During their 2016 party conference in Essen, the CDU resolved to adopt as one of its objectives a constitutional amendment identical to the one demanded by Deutsch ins Grundgesetz. In June 2018, CDU member of parliament Volkmar Klein expressed his support for the demands of the Association for Language Purity. Additional supporters include Monika Grütters (CDU), Wolfgang Thierse (SPD), former President of the Bundestag Norbert Lammert (CDU) and Stephan Brandner (AfD).

On the Day of the German Language, 8 September 2018, former president of the German Teachers' Association Josef Kraus, president of New Fruitful Association Uta Seewald-Heeg, economist Andreas Troge and Kieler gastronomer Andrew Onuegbu, advocated for the establishment of the German language in the Basic Law.

=== Public opposition to the amendment ===
Then Chancellor of Germany Angela Merkel (CDU) criticized her party's 2008 demands for the addition of German into the Basic Law, reasoning that giving increasingly inconsequential issues the gravity of constitutionality would risk a slippery slope. Further criticism of the CDU's decision came from Turkish Advocacy in Germany, members of SPD, FDP, Green Party, the then CSU Secretary General Karl-Theodor zu Guttenberg and then North Rhine-Westphalian family minister Armin Laschet (CDU). Linguist Rolf C. Peter sees languages as simply "evolving" and regards the Basic Law amendment to appoint a national language as based on "a superstition" that "prophesies the downfall of the German language every time a new loanword emerges".

During the parliamentary debate on 2 March 2018, SPD parliamentarian Johann Saathoff delivered a part of his speech in his native East Frisian Low Saxon dialect, in which he rejected the AfD's demands to establish German as a national language in the Basic Law. He emphasized that other languages enrich Germany rather than stunting it.

== Media ==
Die Tageszeitung published in its 2 December 2008 issue a pros-and-cons on incorporating the German language into the Basic Law. On 3 December 2008, journalist Bastian Sick used his Zwiebelfisch column in Der Spiegel (see: Der Dativ ist dem Genitiv sein Tod) to satirize the CDU's proposal and its internal criticism of it.

== Status quo ==
=== Legal situation in Germany ===
==== Basic Law and administrative regulations ====

The Basic Law, as well as all federal and state laws in Germany, are written in German language. Some ordinances have been translated into recognized minority languages, including the state constitution of Mecklenburg-Vorpommern and the "Law for the Promotion of Frisian Language in the Public Sphere" of Schleswig-Holstein. Beyond these, there is no constitutional stipulation for any state or national language. Article 23 paragraph 1 of the Administrative Procedure Act defines German as official language for the exercise of office by certain groups of the federal judiciary. Similar regulations apply in other areas of federal judiciary analogously. In matters of state, German is declared as official language by the State Administrative Procedure Act.
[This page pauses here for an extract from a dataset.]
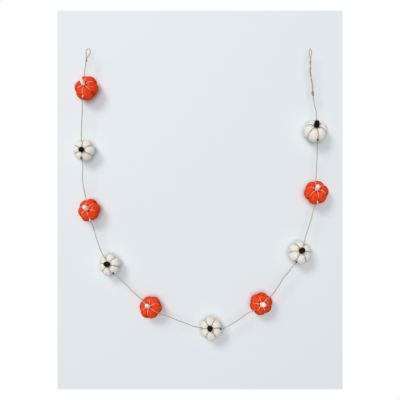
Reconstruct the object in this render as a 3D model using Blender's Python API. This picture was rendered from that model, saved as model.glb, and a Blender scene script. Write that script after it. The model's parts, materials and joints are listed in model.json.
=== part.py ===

The states of Berlin, Rhineland-Palatinate and Saxony-Anhalt do not have any ordinances defining an official language.

==== Other languages in Germany ====

For secondary education, government procedures, cultural events, social and economic activities, certain areas allow official use of Danish, North Frisian, Saterland Frisian, Romani, Upper Sorbian, Lower Sorbian and Low German in accordance with the European Charter for Regional or Minority Languages.
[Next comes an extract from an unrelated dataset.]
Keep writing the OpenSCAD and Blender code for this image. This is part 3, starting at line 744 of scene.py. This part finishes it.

==== Bundestag (federal parliament) ====
On 2 March 2006, the Bundestag's Department III of Constitution and Administration issued a publication titled "language in the Basic Law". On 7 November 2011, the petition for the constitutional amendment received a reserved reaction from the Bundestag. A petition for the opposite motion was also discussed. The parliament did not form a unanimous opinion. On 2 March 2018 the topic of Adding the German Language into the Basic Law was officially debated by parliament. The draft law proposed by AfD, although accompanied by similar demands from CDU/CSU, was also opposed by all other parliamentary groups. It was referred to the Committee for the Interior, the Committee for Education, Research and Technology Impact Assessment, and the Committee for Culture and Media. As of October 2019, parliamentary consideration of the issue has been in limbo since.

=== Status of the German language in other countries ===

- Austria declares the German language as its national language while allowing for laws to recognize minority languages.
- Switzerland's constitution, being a multilingual state, lists French, Italian, Romansh and German in Article 4. The constitutions of multilingual cantons have declared official languages since time immemorial; monolingual cantons however have introduced similar stipulations only relatively recently (Zurich, for instance, in its fully revised 2005 constitution).
- Liechtenstein declares German the national and official language in Article 6 of its constitution.
- Luxemburg's constitution delegates the official use of language to the legislative since 1948. A 1984 law designates German, French and Luxembourgish as equals for use by authorities and agencies, although Luxembourgish is designated national language and French is designated the language of law.
- Belgium's constitution designates four regions with three official languages between them in Article 4 and guarantees the freedom to use any of the country's languages in Article 30. See also language legislation in Belgium.
- South Tyrol, a province of Italy, guarantees equal footing for German and Italian in Article 99 of the Special Statute for Trentino-South Tyrol.
- Alsace and Lorraine, both regions of France, see use of German dialects. Despite EU protection of minority languages, Les Dernières Nouvelles d'Alsace, a Strasbourg newspaper, was forced by restrictive language policy in France to desist its German-language and bilingual print issues. Some articles are still published in German online.
- Denmark's German minority is the only minority recognized according to the Framework Convention for the Protection of National Minorities and the European Charter for Regional or Minority Languages; the minority languages of Faroese and Greenlandic enjoy regional official status.
- Romania has been home to various ethnic groupings for centuries. Since the early 1990s, minority rights of Banat Swabians and Transylvanian Saxons have experienced an upswing.
- Namibia, formerly German South West Africa, recognizes English as its only official language, which according to the 2011 census is the primary language spoken in 3.4% of households. The constitution stipulates that laws, ordinances and court decisions may be published in languages other than English depending on their local prevalence.